For its part, Gen Phoenix has established 10-year plans with its partner brands, versus the usual five. “This isn’t the traditional boilerplate contractual agreement between material suppliers and large brands,” said Winer. “A startup can’t be penalized for bumps along the way; that could put them out of business. Instead, the 10-year journey is about collaborating together. It says, ‘Let’s think about the spirit of this relationship and then co-develop a contract that honors that with language that protects both partners and encourages managed risk-taking.’”
Managing risk in a tough economy
Ultimately, the cost of not investing in new technology will likely be greater than the pain points that brands investing in material innovation are currently experiencing. “Working globally, we’ve found that European brands are much quicker and understand that increased sustainability will soon be required,” said Tricia Carey, chief commercial officer at Renewcell. Renewcell is one of the largest textile-to-textile material innovators, working with brands like H&M. “U.S. brands are still mostly trying to understand what material innovation really means for them.”
“The issues in the near future will be around access to sustainable materials and the penalties if you do not comply. So it’s actually going to cost more in the long run if you don’t innovate and change, especially when it comes to extended product responsibility,” said Carey, referring to the E.U. regulations set to affect brands selling in Europe.
“What excites us as investors are technologies and materials that can move the sustainability needle today,” said Winer. “Our belief is that the riskiest option for brands is to do nothing or to do something too slowly.

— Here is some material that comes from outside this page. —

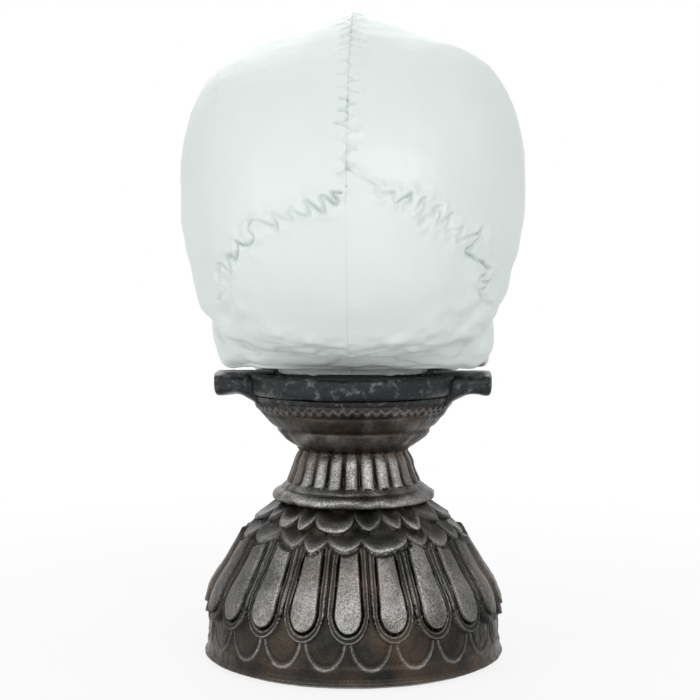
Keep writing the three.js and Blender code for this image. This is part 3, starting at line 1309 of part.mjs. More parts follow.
function speaker() {
  const bottom = PLATE_TOP + FIT_GAP;
  const flange = bottom + SPEAKER_FLANGE_THICKNESS;
  const top = PLATE_TOP + SPEAKER_HEIGHT;
  const magnet = SPEAKER_MAGNET_SHARE * SPEAKER_RADIUS;
  return turned(
    [
      [0, bottom],
      [SPEAKER_RADIUS, bottom],
      [SPEAKER_RADIUS, flange],
      [SPEAKER_BASKET_SHARE * SPEAKER_RADIUS, flange],
      [magnet, (flange + top) / 2],
      [magnet, top],
      [0, top],
    ],
    14,
  ).translate([0, SPEAKER_Y, 0]);
}

function controlBoard() {
  const top = BOARD_Z + BOARD_THICKNESS;
  const half = CHIP_LENGTH / 2;
  const canX = BOARD_LENGTH / 2 - 3 * CAPACITOR_RADIUS;
  const sunk = top - BOARD_THICKNESS / 2;
  return join(
    block(
      [-BOARD_LENGTH / 2, BOARD_LENGTH / 2],
      [doorMiddle - BOARD_WIDTH / 2, doorMiddle + BOARD_WIDTH / 2],
      [BOARD_Z, top],
    ),
    block([-half, half], [doorMiddle - half, doorMiddle + half], [sunk, top + CHIP_HEIGHT]),
    upright(CAPACITOR_RADIUS, canX, doorMiddle, sunk, top + CAPACITOR_HEIGHT, 8),
  );
}

function slideSwitch() {
  const z = PLATE_TOP + FIT_GAP;
  const middle = SWITCH_X + SWITCH_TRAVEL / 2;
  const halfSlot = (KNOB_LENGTH + SWITCH_TRAVEL) / 2 + RUNNING_GAP;
  return cut(
    block(
      [middle - SWITCH_LENGTH / 2, middle + SWITCH_LENGTH / 2],
      [SWITCH_Y - SWITCH_WIDTH / 2, SWITCH_Y + SWITCH_WIDTH / 2],
      [z, z + SWITCH_HEIGHT],
    ),
    block(
      [middle - halfSlot, middle + halfSlot],
      [SWITCH_Y - KNOB_WIDTH / 2 - RUNNING_GAP, SWITCH_Y + KNOB_WIDTH / 2 + RUNNING_GAP],
      [z - OVERRUN, z + SWITCH_HEIGHT / 2],
    ),
  );
}

function switchKnob() {
  return block(
    [SWITCH_X - KNOB_LENGTH / 2, SWITCH_X + KNOB_LENGTH / 2],
    [SWITCH_Y - KNOB_WIDTH / 2, SWITCH_Y + KNOB_WIDTH / 2],
    [PLATE_BOTTOM / 2, PLATE_TOP + SWITCH_HEIGHT / 2],
  );
}

// The black spacer in the pedestal's dish that the skull stands on
function skullMount() {
  const halfWidth = NECK_WIDTH / 2 - SKULL_WALL;
  const halfLength = NECK_LENGTH / 2 - SKULL_WALL;
  const rings = [DISH_FLOOR + FIT_GAP, PEDESTAL_HEIGHT].map((z) =>
    roundedOutline(halfWidth, halfLength, NECK_SQUARENESS, 12).map(
      ([x, y]) => new THREE.Vector3(x, NECK_SETBACK + y, z),
    ),
  );
  const past = PEDESTAL_HEIGHT + OVERRUN;
  return cut(
    loft(rings),
    upright(WIRE_HOLE_RADIUS, 0, NECK_SETBACK, 0, past, 12),
    ...NECK_SCREWS.map(([x, y]) => upright(SCREW_RADIUS + FIT_GAP, x, y, 0, past, 8)),
  );
}

// Leads bound into one loom, from the board up through the neck to the motor
function wireLoom() {
  const start = BOARD_Z + BOARD_THICKNESS + CHIP_HEIGHT + FIT_GAP;
  const motorEnd = MOTOR_X - MOTOR_LENGTH;
  const way = [
    [0, doorMiddle, start],
    [0, doorMiddle, start + OVERRUN],
    [0, 0, WAIST_SHARE * PEDESTAL_HEIGHT - OVERRUN],
    [0, NECK_SETBACK, DISH_UNDERSIDE],
    [0, NECK_SETBACK, SKULL_FLOOR + SKULL_WALL],
    [MOTOR_X, HINGE.y + 2 * OVERRUN, HINGE.z - OVERRUN],
    [motorEnd - OVERRUN, HINGE.y + OVERRUN, SHAFT_HEIGHT - OVERRUN],
    [motorEnd - OVERRUN / 2, HINGE.y, SHAFT_HEIGHT],
    [motorEnd - FIT_GAP, HINGE.y, SHAFT_HEIGHT],
  ].map((place) => new THREE.Vector3(...place));
  return tube(way, LOOM_RADIUS, 18, 5);
}

const up = new THREE.Vector3(0, 0, 1);
const towardRight = new THREE.Vector3(-1, 0, 0);

const pedestal = pedestalHalves();
add("pedestal_front_shell", pedestal.front, "bronze");
add("pedestal_rear_shell", pedestal.rear, "bronze");
add("skull_mount", skullMount(), "black");
const skull = skullHalves();
add("skull_left_shell", skull.left, "bone");
add("skull_right_shell", skull.right, "bone");
NECK_SCREWS.forEach(([x, y], i) => {
  const seat = new THREE.Vector3(x, y, DISH_UNDERSIDE - FIT_GAP);
  add(`neck_screw_${i + 1}`, screw(seat, up, SKULL_FLOOR + SCREW_DEPTH - seat.z), "steel");
});
add("eye_led_left", eyeLed(1), "lens");
add("eye_led_right", eyeLed(-1), "lens");

add("mandible", mandible(), "bone");
const axleEnd = JAW_HALF_WIDTH - FIT_GAP;
add("jaw_axle", crosswise(AXLE_RADIUS, -axleEnd, axleEnd, HINGE.y, HINGE.z, 12), "steel");
add("sector_gear", sectorGear(), "acetal");
add("drive_bracket", driveBracket(), "steel");
bracketTowers.forEach((y, i) => {
  const seat = new THREE.Vector3(BRACKET_X + BRACKET_THICKNESS + FIT_GAP, y, SHAFT_HEIGHT);
  add(`bracket_screw_${i + 1}`, screw(seat, towardRight, seat.x - MOTOR_X + SCREW_DEPTH), "steel");
});
add("drive_motor", driveMotor(), "steel");
const shaftEnds = [MOTOR_X - MOTOR_LENGTH / 3, PINION_LENGTH / 2];
add("motor_shaft", crosswise(MOTOR_SHAFT_RADIUS, ...shaftEnds, HINGE.y, SHAFT_HEIGHT, 8), "steel");
add("motor_pinion", motorPinion(), "acetal");

add("base_plate", basePlate(), "black");
add("battery_door", batteryDoor(), "black");
const doorSeat = new THREE.Vector3(doorScrewX, doorMiddle, PLATE_BOTTOM + DOOR_BORE_DEPTH - FIT_GAP);
add("door_screw", screw(doorSeat, up, PLATE_TOP + SCREW_DEPTH / 2 - doorSeat.z - FIT_GAP), "steel");
for (let row = 0; row < BATTERY_COUNT; row++) add(`battery_${row + 1}`, battery(row), "battery");
add("contact_strip_left", contactStrip(1), "steel");
add("contact_strip_right", contactStrip(-1), "steel");
add("speaker", speaker(), "steel");
add("control_board", controlBoard(), "board");
add("wire_loom", wireLoom(), "wire");
add("switch_body", slideSwitch(), "black");
add("switch_knob", switchKnob(), "black");
FOOT_BOSSES.forEach(([x, y], i) => {
  const seat = new THREE.Vector3(x, y, PLATE_BOTTOM + PLATE_BORE_DEPTH - FIT_GAP);
  add(`base_screw_${i + 1}`, screw(seat, up, PLATE_TOP + SCREW_DEPTH - seat.z), "steel");
});
const padRing = CAVITY_RADIUS - PAD_INSET - PAD_RADIUS;
for (let i = 0; i < 4; i++) {
  const angle = (i / 4) * TURN;
  const [x, y] = [padRing * Math.cos(angle), padRing * Math.sin(angle)];
  add(`foot_pad_${i + 1}`, upright(PAD_RADIUS, x, y, 0, PAD_HEIGHT - FIT_GAP, 10), "rubber");
}

export default model;
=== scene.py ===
"""A white skull with a driven jaw on a dark bronze pedestal, dressed over its fixed frame."""
import json
import math

import bpy
import numpy as np
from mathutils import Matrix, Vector

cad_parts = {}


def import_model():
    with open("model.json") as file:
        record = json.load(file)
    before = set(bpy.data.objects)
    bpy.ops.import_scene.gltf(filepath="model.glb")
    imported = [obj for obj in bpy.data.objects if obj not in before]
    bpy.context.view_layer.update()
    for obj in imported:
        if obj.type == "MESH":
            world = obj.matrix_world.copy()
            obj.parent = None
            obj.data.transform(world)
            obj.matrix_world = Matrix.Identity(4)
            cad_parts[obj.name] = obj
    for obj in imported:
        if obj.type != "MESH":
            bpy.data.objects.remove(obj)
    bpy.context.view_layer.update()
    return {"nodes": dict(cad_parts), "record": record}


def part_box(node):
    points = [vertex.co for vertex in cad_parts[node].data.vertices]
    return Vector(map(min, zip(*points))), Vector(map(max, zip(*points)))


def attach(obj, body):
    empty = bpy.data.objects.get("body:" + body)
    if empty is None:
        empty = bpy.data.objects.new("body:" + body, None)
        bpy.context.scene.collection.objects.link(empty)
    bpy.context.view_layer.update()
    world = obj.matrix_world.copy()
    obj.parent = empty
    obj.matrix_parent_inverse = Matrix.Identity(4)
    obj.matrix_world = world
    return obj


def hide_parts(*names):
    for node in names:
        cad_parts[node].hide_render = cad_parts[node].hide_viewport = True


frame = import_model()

# Lengths are in millimetres about the pedestal's axis and the ground, and become metres in add_mesh
MM = 0.001
pedestal_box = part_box("pedestal_front_shell")
rear_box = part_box("pedestal_rear_shell")
AXIS_Y = (pedestal_box[0][1] + rear_box[1][1]) / 2 / MM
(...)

Senior leadership typically gets this. True category leaders’ organizations will understand that this new environment, this climate crisis, demands more risk.”
It’s the brands that take risks that are going to be rewarded, if they can survive the macroeconomic environment. For its part, Coach sold out of its Coachtopia products twice within two days of launching, showing the potential of scalable material innovations.